The problem is that they're incorporating them poorly and ugly. I was watching the video with Bjarne and he brought up the point of how much compiler time is increased by these features. It's something I take for granted in D, I suppose.
August 20, 2015
On Thu, Aug 20, 2015 at 10:34:08PM +0000, rsw0x via Digitalmars-d wrote:
> On Thursday, 20 August 2015 at 22:22:26 UTC, Walter Bright wrote:
> >On 8/20/2015 3:07 PM, John Carter wrote:
> >>https://twitter.com/yukihiro_matz/status/634386185507311616
> >>
> >>Yet another choice D got right "out of the box" :-)
> >>
> >>Even Bjarne is coming around to the "Generic all the time" view...
> >>
> >>    https://www.youtube.com/watch?v=xcpSLRpOMJM
> >>
> >>Pity that concepts looks to be a very painful syntax for expressing what D does so clearly.
> >>
> >>Hurry up Walter, the rest of the world is catching up to you! :-D
> >>
> >>(Just joking... things like this clearly show you're leading, and
> >>leading in the right direction!)
> >>
> >
> >I posted in another thread a while back a list of D features that C++ is rushing to incorporate.
> 
> The problem is that they're incorporating them poorly and ugly.
[...]

Is it really a *problem*, though? ;-)  Having C++ play catchup with D, poorly, is good motivation for people to finally give up C++ and adopt D.


T

-- 
Ruby is essentially Perl minus Wall.
August 20, 2015
On 8/20/2015 3:35 PM, H. S. Teoh via Digitalmars-d wrote:
>>> I posted in another thread a while back a list of D features that C++
>>> is rushing to incorporate.
>>
>> The problem is that they're incorporating them poorly and ugly.
> [...]
>
> Is it really a *problem*, though? ;-)  Having C++ play catchup with D,
> poorly, is good motivation for people to finally give up C++ and adopt
> D.

It's a nice validation of the great work we're doing with D.

August 21, 2015
On 8/21/2015 11:58 AM, Walter Bright wrote:
> On 8/20/2015 3:35 PM, H. S. Teoh via Digitalmars-d wrote:
>>>> I posted in another thread a while back a list of D features that C++
>>>> is rushing to incorporate.
>>>
>>> The problem is that they're incorporating them poorly and ugly.
>> [...]
>>
>> Is it really a *problem*, though? ;-)  Having C++ play catchup with D,
>> poorly, is good motivation for people to finally give up C++ and adopt
>> D.
>
> It's a nice validation of the great work we're doing with D.

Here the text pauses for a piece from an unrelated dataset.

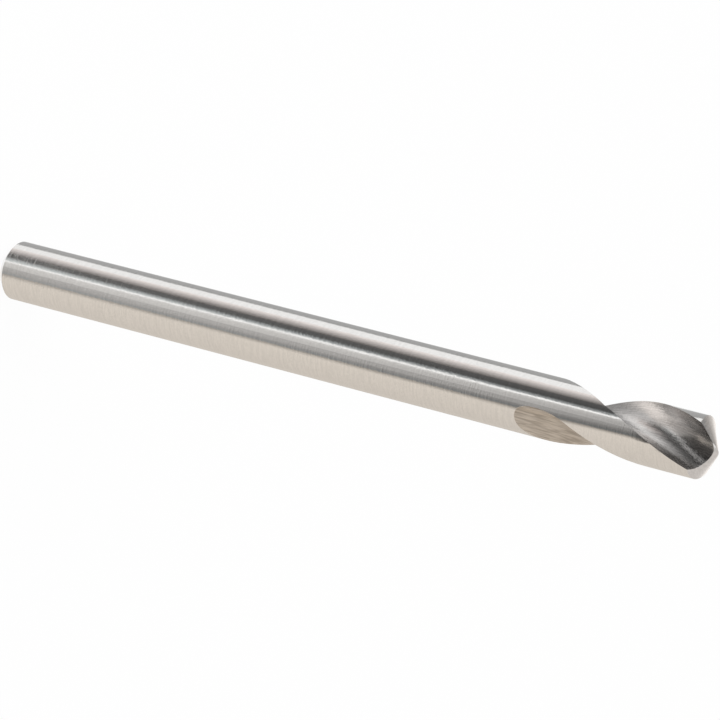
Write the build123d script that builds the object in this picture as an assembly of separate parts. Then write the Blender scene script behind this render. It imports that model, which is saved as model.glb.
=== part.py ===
"""Spotting drill: one bar of high speed steel, ground all over, with two right-hand flutes.

A spotting drill cuts only with its point, so the bar keeps one diameter from end to end: the lands
are full round, with no margin and no body clearance. Each flute is what a grinding wheel leaves
behind when it follows a screw path from the point and then stops. Above the stop the wheel leaves
the same section at every height, turned along the helix. Below it the wheel's own round rim stays
in the steel as the run-out, a long scoop with a blunt end.

Frame: the drill stands on its flat shank end, with the origin at the centre of that face, +Z
along the axis towards the point. +X and +Y only fix where the flutes start. Millimetres, degrees.
"""

from build123d import *

import os
from math import acos, asin, atan2, cos, hypot, radians, sin, tan

# Bar
DIAMETER = 4.7625
OVERALL_LENGTH = 63.5
END_CHAMFER = 0.6

# Ground point: each land is ground as part of a wide cone whose axis stands off the drill's own
# axis. That makes the land fall away behind its lip and leaves a short chisel edge at the centre.
POINT_ANGLE = 120.0
GRIND_OFFSET = 0.45
GRIND_DIRECTION = 28.0

# Flutes: seen from the shank towards the point they turn clockwise, a right-hand screw, so the drill
# cuts right-handed. The wheel's centre stops WHEEL_STOP below the tip; the run-out ends lower down.
FLUTE_COUNT = 2
HELIX_ANGLE = 24.7
WEB_THICKNESS = 0.81
FLUTE_DIRECTION = 26.0
WHEEL_STOP = 11.1

# Grinding wheel: two arcs meet at the rim's top, which cuts the deepest line of the flute. The rake
# side is one arc and cuts the wall that ends in the lip. The heel side is a tighter arc that runs
# on into a straight flank, and cuts the back of the land. The tilt leans the wheel's plane over
# from the drill's axis, and the shift moves the rim's top sideways from it.
WHEEL_RADIUS = 50.0
WHEEL_TILT = 32.4
WHEEL_SHIFT = -0.23
RAKE_ARC_RADIUS = 1.85
RAKE_ARC_ANGLE = 62.0
HEEL_ARC_RADIUS = 0.925
HEEL_FLANK_ANGLE = 57.5
HEEL_FLANK_LENGTH = 1.9

# How finely a flute is followed: steps across the rim, and height between sections
RAKE_ARC_STEPS = 6
HEEL_ARC_STEPS = 4
HEEL_FLANK_STEPS = 4
SECTION_SPACING = 0.7

# Lengths that follow from the sizes above. This far below its centre the stopped wheel is clear of
# the bar, so a flute's lowest section lies there.
RADIUS = DIAMETER / 2
RUN_OUT_REACH = DIAMETER * 1.1
LEAD_PER_RADIAN = RADIUS / tan(radians(HELIX_ANGLE))
POINT_SLOPE = 1 / tan(radians(POINT_ANGLE / 2))
WHEEL_CENTRE_OUT = WEB_THICKNESS / 2 + WHEEL_RADIUS
WHEEL_CENTRE_UP = OVERALL_LENGTH - WHEEL_STOP


def rim_stations():
    """Stations across the wheel's rim, from the end of the rake arc to the end of the heel flank.

    Each is (place along the wheel's axle, depth below the rim's top, slope angle in radians).
    """
    rake_end = -radians(RAKE_ARC_ANGLE)
    heel_end = radians(HEEL_FLANK_ANGLE)
    rake = [on_arc(RAKE_ARC_RADIUS, rake_end * step / RAKE_ARC_STEPS)
            for step in range(RAKE_ARC_STEPS, 0, -1)]
    heel = [on_arc(HEEL_ARC_RADIUS, heel_end * step / HEEL_ARC_STEPS)
            for step in range(HEEL_ARC_STEPS)]
    along, depth, _ = on_arc(HEEL_ARC_RADIUS, heel_end)
    flank = []
    for step in range(HEEL_FLANK_STEPS + 1):
        reach = HEEL_FLANK_LENGTH * step / HEEL_FLANK_STEPS
        flank.append((along + reach * cos(heel_end), depth + reach * sin(heel_end), heel_end))
    return rake + heel + flank


def on_arc(arc_radius, slope):
    """Station on a rim arc, where the rim slopes by the given angle."""
    return arc_radius * sin(slope), arc_radius * (1 - cos(slope)), slope


def rim_parameters(stations):
    """Place of each station along the rim, from 0 to 1, as straight steps between them."""
    steps = [hypot(b[0] - a[0], b[1] - a[1]) for a, b in zip(stations, stations[1:])]
    return [sum(steps[:count]) / sum(steps) for count in range(len(stations))]


def wheel_point(station, turn):
    """Point of the stopped wheel, seen from its centre line: (out, round, up).

    out points from the drill's axis to the wheel, round is square to it, and turn is the angle
    round the wheel's rim, 0 where it is closest to the drill's axis.
    """
    along, depth, _ = station
    rim_radius = WHEEL_RADIUS - depth
    tilt = radians(WHEEL_TILT)
    sideways = rim_radius * sin(turn)
    out = WHEEL_CENTRE_OUT - rim_radius * cos(turn)
    round_ = WHEEL_SHIFT + along * cos(tilt) + sideways * sin(tilt)
    up = WHEEL_CENTRE_UP - along * sin(tilt) + sideways * cos(tilt)
    return out, round_, up


def contact_turn(station):
    """Angle round the rim where the moving wheel touches the finished flute.

    There the rim's normal is square to the screw motion, which gives an equation of the form
    a cos(turn) + b sin(turn) + c = 0.
    """
    along, depth, slope = station
    rim_radius = WHEEL_RADIUS - depth
    tilt = radians(WHEEL_TILT)
    a = (WHEEL_SHIFT + along * cos(tilt)) * cos(slope) - rim_radius * sin(slope) * cos(tilt)
    b = (WHEEL_CENTRE_OUT * sin(tilt) + LEAD_PER_RADIAN * cos(tilt)) * cos(slope)
    c = (WHEEL_CENTRE_OUT * cos(tilt) - LEAD_PER_RADIAN * sin(tilt)) * sin(slope)
    middle = atan2(b, a)
    spread = acos(-c / hypot(a, b))
    return middle - spread


def turn_at_height(station, height):
    """Angle round the rim where the stopped wheel reaches the given height."""
    along, depth, _ = station
    tilt = radians(WHEEL_TILT)
    rise = height - WHEEL_CENTRE_UP + along * sin(tilt)
    return asin(rise / ((WHEEL_RADIUS - depth) * cos(tilt)))


def flute_point(station, height):
    """Point of the flute's surface that one rim station cuts at the given height."""
    out, round_, up = wheel_point(station, contact_turn(station))
    screw = (height - up) / LEAD_PER_RADIAN
    if height < up:
        out, round_, _ = wheel_point(station, turn_at_height(station, height))
        screw = 0.0
    stop_direction = radians(FLUTE_DIRECTION) - WHEEL_STOP / LEAD_PER_RADIAN
    angle = stop_direction + screw + atan2(round_, out)
    reach = hypot(out, round_)
    return reach * cos(angle), reach * sin(angle), height


def flute_section(stations, height):
    """Closed section of the space that the wheel clears at one height."""
    points = [flute_point(station, height) for station in stations]
    outside = Vector(*points[0]) + Vector(*points[-1]) - Vector(0, 0, height)
    wall = Edge.make_spline(points, parameters=rim_parameters(stations))
    closing = Polyline(points[-1], outside, points[0])
    return Wire([wall, *closing.edges()])


def flute_space():
    """Solid that the wheel clears for one flute, from below the run-out to above the point."""
    stations = rim_stations()
    bottom = WHEEL_CENTRE_UP - RUN_OUT_REACH
    top = OVERALL_LENGTH + SECTION_SPACING
    count = round((top - bottom) / SECTION_SPACING)
    heights = [bottom + (top - bottom) * step / count for step in range(count + 1)]
    return Solid.make_loft([flute_section(stations, height) for height in heights])


def bar():
    """Plain round bar with the chamfered shank end."""
    blank = Cylinder(RADIUS, OVERALL_LENGTH, align=(Align.CENTER, Align.CENTER, Align.MIN))
    shank_end = blank.edges().filter_by(GeomType.CIRCLE).sort_by(Axis.Z)[0]
    return chamfer(shank_end, END_CHAMFER)


def land_grind(direction):
    """Cone that one land's flank is part of, with its axis standing off in the given direction."""
    apex = OVERALL_LENGTH + GRIND_OFFSET * POINT_SLOPE
    offset = Vector(GRIND_OFFSET, 0, 0).rotate(Axis.Z, direction)
    cone = Cone(apex / POINT_SLOPE, 0, apex, align=(Align.CENTER, Align.CENTER, Align.MIN))
    return Pos(offset) * cone


def spotting_drill():
    """The whole drill."""
    drill = bar()
    flute = flute_space()
    for index in range(FLUTE_COUNT):
        turn = 360 / FLUTE_COUNT * index
        drill = drill & land_grind(FLUTE_DIRECTION + GRIND_DIRECTION + turn)
    for index in range(FLUTE_COUNT):
        drill = drill - flute.rotate(Axis.Z, 360 / FLUTE_COUNT * index)
    return drill.solid()


os.makedirs("parts", exist_ok=True)
drill = spotting_drill()
drill.label = "spotting_drill"
export_step(drill, "parts/spotting_drill.step")
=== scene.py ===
"""Looks of the spotting drill: ground steel on the part itself, and a plain pale studio round it.

The drill keeps its own mesh. One material finishes it in four zones that its shape gives: the round
shank and lands, the flutes, their run-outs, and the ground point. Each zone shows the grinding marks
of the wheel that made it: round the shank, along the helix in a flute, along the stopped wheel's rim
in a run-out, and round the cones on the point.

Ground steel shows mostly what stands round it, so the studio has a tent of cards that only the steel
sees. Lengths are in millimetres up to where Blender takes metres.
"""

import math
from collections import namedtuple

import bpy
from mathutils import Matrix, Vector


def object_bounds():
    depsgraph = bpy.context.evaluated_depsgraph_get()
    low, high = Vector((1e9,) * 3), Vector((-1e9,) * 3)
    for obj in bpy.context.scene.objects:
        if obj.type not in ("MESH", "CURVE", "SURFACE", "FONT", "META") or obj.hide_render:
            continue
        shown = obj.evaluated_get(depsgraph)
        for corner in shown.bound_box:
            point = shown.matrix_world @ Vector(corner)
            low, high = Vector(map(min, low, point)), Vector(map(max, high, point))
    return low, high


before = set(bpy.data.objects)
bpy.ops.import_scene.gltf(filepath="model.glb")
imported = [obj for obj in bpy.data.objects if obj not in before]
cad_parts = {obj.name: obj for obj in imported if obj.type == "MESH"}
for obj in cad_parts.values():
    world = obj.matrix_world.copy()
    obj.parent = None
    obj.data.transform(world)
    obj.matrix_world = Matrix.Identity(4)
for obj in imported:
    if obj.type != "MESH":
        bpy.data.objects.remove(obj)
CAD_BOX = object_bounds()

bl_info = {
    "name": "Spotting drill",
    "version": (1, 0, 0),
    "blender": (4, 5, 0),
    "location": "3D View > Sidebar > Drill",
    "description": "Ground steel finish and studio for a spotting drill",
    "category": "Object",
}

NODE = "spotting_drill"
MM = 0.001
DRILL_RADIUS = (CAD_BOX[1].x - CAD_BOX[0].x) / 2 / MM
DRILL_LENGTH = CAD_BOX[1].z / MM

# Shape that the marks follow, as the part is ground
HELIX_ANGLE = math.radians(24.7)
WHEEL_TILT = math.radians(32.4)
WHEEL_STOP = 11.1
FLUTE_DIRECTION = math.radians(26.0)
POINT_SLOPE = 1 / math.tan(math.radians(60.0))
GRIND_OFFSET = 0.45
GRIND_DIRECTION = math.radians(54.0)
MM_PER_RADIAN = DRILL_RADIUS / math.tan(HELIX_ANGLE)
STOP_DIRECTION = FLUTE_DIRECTION - WHEEL_STOP / MM_PER_RADIAN
STOP_HEIGHT = DRILL_LENGTH - WHEEL_STOP

# Where the zones begin and are complete. The mesh is flat between its corners, so it lies up to
# 0.007 mm inside the true round and 0.016 mm below the true cones, and still has to count as theirs.
ROUND_BORDER = (DRILL_RADIUS - 0.018, DRILL_RADIUS - 0.009)
POINT_BORDER = (-0.03, -0.015)
CHAMFER_TOP = (0.62, 0.66)
RUN_OUT_TOP = (STOP_HEIGHT - 0.6, STOP_HEIGHT + 1.4)
LAND_START = (44.0, 48.0)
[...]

And that we are doing it properly, first time. Props to you Walter for being the no-man!

August 21, 2015
On 8/20/2015 7:50 PM, Rikki Cattermole wrote:
> And that we are doing it properly, first time. Props to you Walter for being the
> no-man!


We've still made many mistakes. But C++ is a lot more trapped by the past than D is - such as the random size of 'int', the macro preprocessor, syntax, useless const, non-Unicode character sets, declaration ordering, friend declarations, Koenig lookup, etc. At least C++ finally let go of trigraphs, ugh.

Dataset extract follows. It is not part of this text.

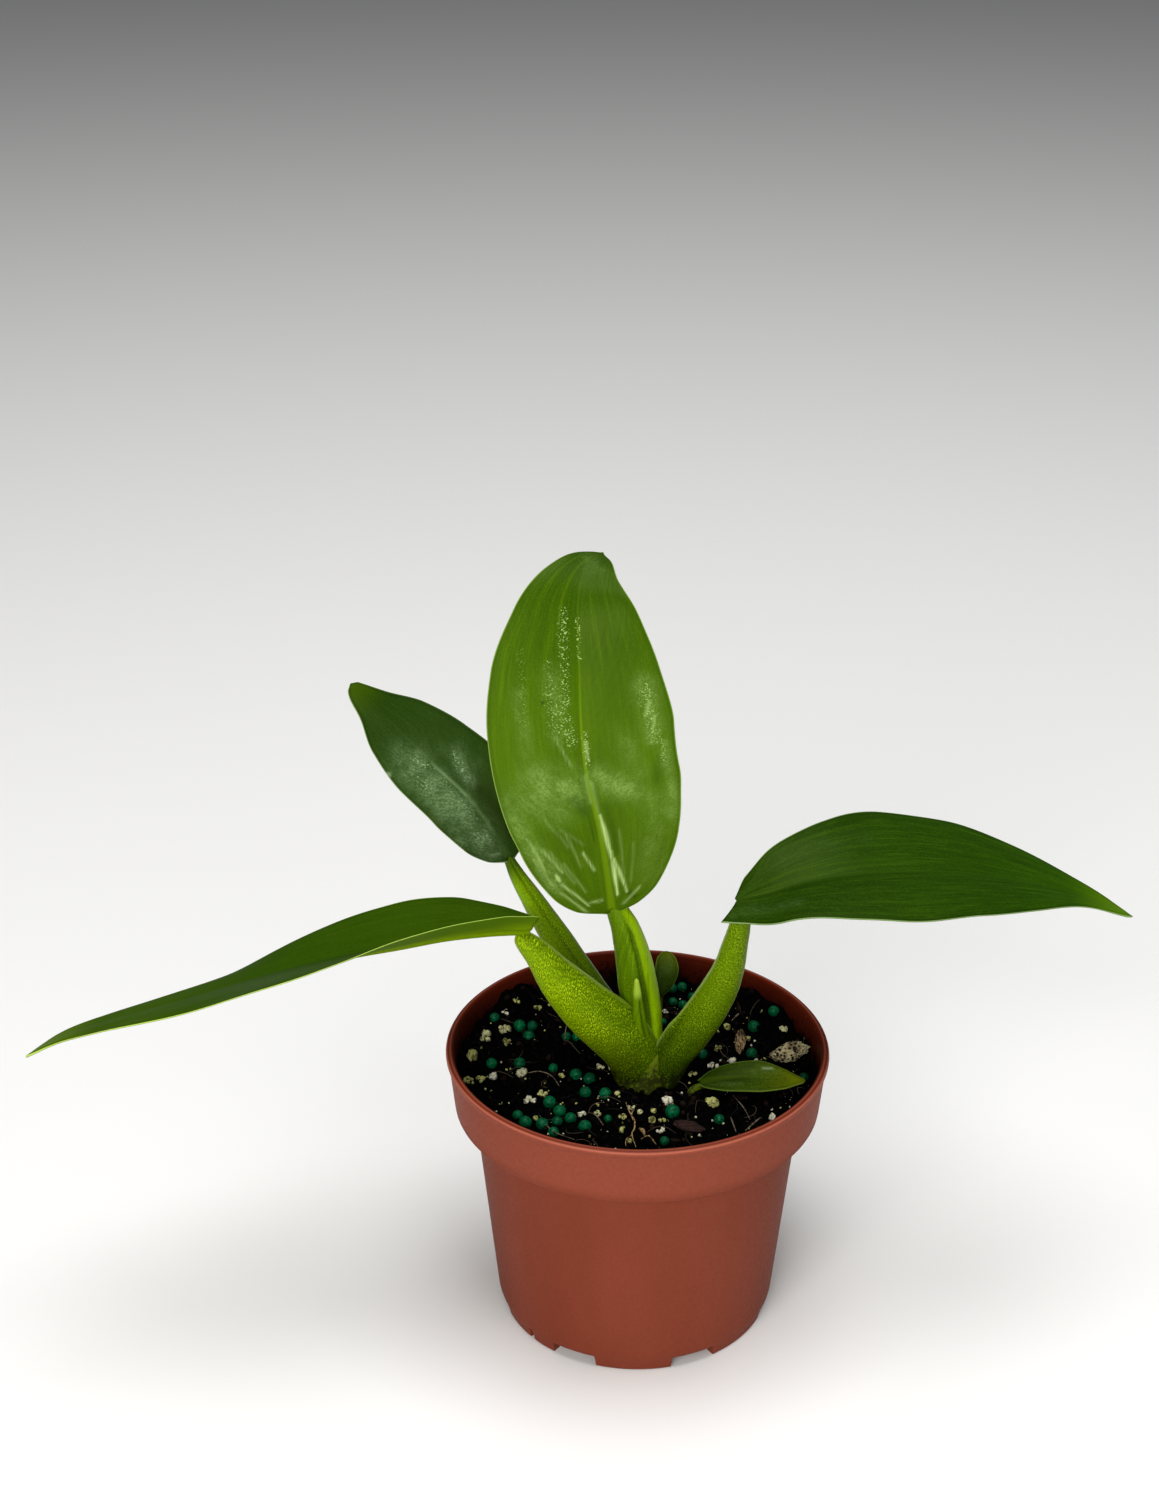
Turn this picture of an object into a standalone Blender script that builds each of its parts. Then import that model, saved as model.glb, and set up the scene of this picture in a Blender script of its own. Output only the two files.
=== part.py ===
"""Potted fat boy philodendron in a small round nursery pot.

Run with: blender --background --python part.py
Sizes are in millimetres about the pot's axis, with the floor at z = 0, +X to the right and -Y to the
front. An empty then sets everything over by AXIS_X, which brings the box's centre to x = 0.
"""
import math
import random

import bmesh
import bpy
import numpy as np
from mathutils import Euler, Matrix

MM = 0.001
AXIS_X = 13.04
CLEARANCE = 0.3
MERGE = 0.00001

# Pot: a moulded plastic nursery pot
LIP_RADIUS = 51.0
POT_HEIGHT = 79.0
WALL = 1.5
COLLAR_TOP_RADIUS = 50.3
COLLAR_BOTTOM_RADIUS = 48.8
COLLAR_BOTTOM_Z = 62.2
BODY_TOP_RADIUS = 43.8
FOOT_RADIUS = 37.4
FOOT_WIDTH = 2.2
FLOOR_UNDERSIDE_Z = 4.2
FLOOR_THICKNESS = 1.4
FLOOR_CORNER = 1.2
# The lip's section, as distances in from its edge and down from its top, and how far down it ends
LIP_SECTION = ((2.1, 0.7), (1.5, 0.1), (0.8, 0.0), (0.2, 0.4), (0.0, 1.1), (0.2, 1.9))
LIP_BOTTOM = 2.4
INSIDE_TOP = 2.5
# The step under the collar: how far it is rounded outside, and where it starts and ends inside
STEP_ROUND = 0.6
INNER_STEP_IN = 0.6
INNER_STEP_HEIGHTS = (-0.2, 1.0, 2.0)
# The foot: where it starts below the body, how far it is set in there, and its rounded outer edge
FOOT_TOP_Z = 4.6
FOOT_SET_IN = 0.5
FOOT_STEP_Z = 3.4
FOOT_EDGE = ((0.8, 0.5), (1.2, 0.0))
POT_STEPS = 48
NOTCH_COUNT = 7
NOTCH_WIDTH = 12.6
NOTCH_HEIGHT = 3.6
NOTCH_FIRST_ANGLE = -66.0
NICK_ANGLES = (-140.0, 40.0)
NICK_WIDTH = 1.6
DRAIN_RADIUS = 3.5
DRAIN_COUNT = 6
DRAIN_RING_RADIUS = 22.0
DRAIN_FIRST_ANGLE = 10.0

# Soil, and the prills and perlite that lie in its surface
SOIL_Z = 68.0
SOIL_RINGS = 12
SOIL_SECTORS = POT_STEPS
SOIL_RELIEF = 0.8
PRILL_SIDES = 6
PERLITE_SIDES = 4
GRAIN_RINGS = 3
SUNK = 0.35
GRAIN_LIMIT = 45.5
CROWN_KEEP_OUT = 9.5
TRIES = 40
LITTER_SEED = 7
# Banks of soil against the wall, as angle round the pot, half width in degrees and height, and where
# their slope starts and ends
BANKS = ((41.0, 19.0, 6.2), (76.0, 7.0, 4.5), (134.0, 9.0, 3.8), (150.0, 32.0, 4.4))
BANK_FOOT = 38.0
BANK_TOP = 47.5
# Each clump is x, y, how many grains, how far they scatter, and their radius
PRILL_CLUMPS = (
    (-38.8, 23.5, 1, 0.3, 1.35),
    (-32.0, 24.5, 1, 0.2, 1.7),
    (-28.4, 26.0, 1, 0.2, 1.5),
    (-29.5, 21.1, 1, 0.2, 1.7),
    (-17.4, 19.0, 2, 2.0, 1.3),
    (-39.3, 6.2, 1, 0.3, 1.5),
    (-31.4, 6.8, 1, 0.3, 1.6),
    (-22.3, 4.1, 1, 0.3, 1.3),
    (-16.4, 0.0, 1, 0.1, 1.6),
    (-12.8, -0.8, 1, 0.2, 1.7),
    (-13.9, -8.4, 1, 0.3, 1.6),
    (-8.5, -8.5, 1, 0.3, 1.6),
    (-23.4, -12.8, 1, 0.3, 1.7),
    (-20.5, -16.9, 1, 0.2, 1.7),
    (-17.7, -20.0, 1, 0.2, 1.6),
    (-21.3, -22.5, 1, 0.2, 1.4),
    (-22.1, -26.1, 1, 0.2, 1.5),
    (-25.0, -22.9, 1, 0.2, 1.7),
    (-29.4, -21.3, 1, 0.2, 1.7),
    (-31.6, -18.6, 1, 0.2, 1.4),
    (-14.0, -24.4, 1, 0.3, 1.7),
    (-7.8, -19.4, 1, 0.2, 1.1),
    (8.9, -17.6, 1, 0.2, 1.9),
    (6.4, -29.8, 1, 0.2, 1.3),
    (21.2, -20.9, 1, 0.3, 1.4),
    (44.6, -0.9, 1, 0.2, 1.3),
    (13.4, 39.6, 5, 4.0, 1.35),
    (7.9, 27.6, 1, 0.3, 1.2),
    (38.2, 24.4, 1, 0.1, 1.5),
    (33.0, 24.1, 1, 0.2, 1.7),
    (31.3, 10.8, 1, 0.3, 1.6),
    (18.2, 10.6, 1, 0.3, 1.5),
)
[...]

I'm still amazed by how even modern C++ code bases embed the trickiest, most bizarre uses of the preprocessor and then build their entire code structure around it.
August 21, 2015
On 8/21/2015 5:43 PM, Walter Bright wrote:
> On 8/20/2015 7:50 PM, Rikki Cattermole wrote:
>> And that we are doing it properly, first time. Props to you Walter for
>> being the
>> no-man!
>
>
> We've still made many mistakes. But C++ is a lot more trapped by the
> past than D is - such as the random size of 'int', the macro
> preprocessor, syntax, useless const, non-Unicode character sets,
> declaration ordering, friend declarations, Koenig lookup, etc. At least
> C++ finally let go of trigraphs, ugh.
>
> I'm still amazed by how even modern C++ code bases embed the trickiest,
> most bizarre uses of the preprocessor and then build their entire code
> structure around it.

Yeah I know we have. But unlike C++ with D2 we kinda solidified the idea of serious breaking changes every 5-10 years. Which is kinda important.
They don't do this.
August 21, 2015
On Thursday, 20 August 2015 at 22:22:26 UTC, Walter Bright wrote:
> I posted in another thread a while back a list of D features that C++ is rushing to incorporate.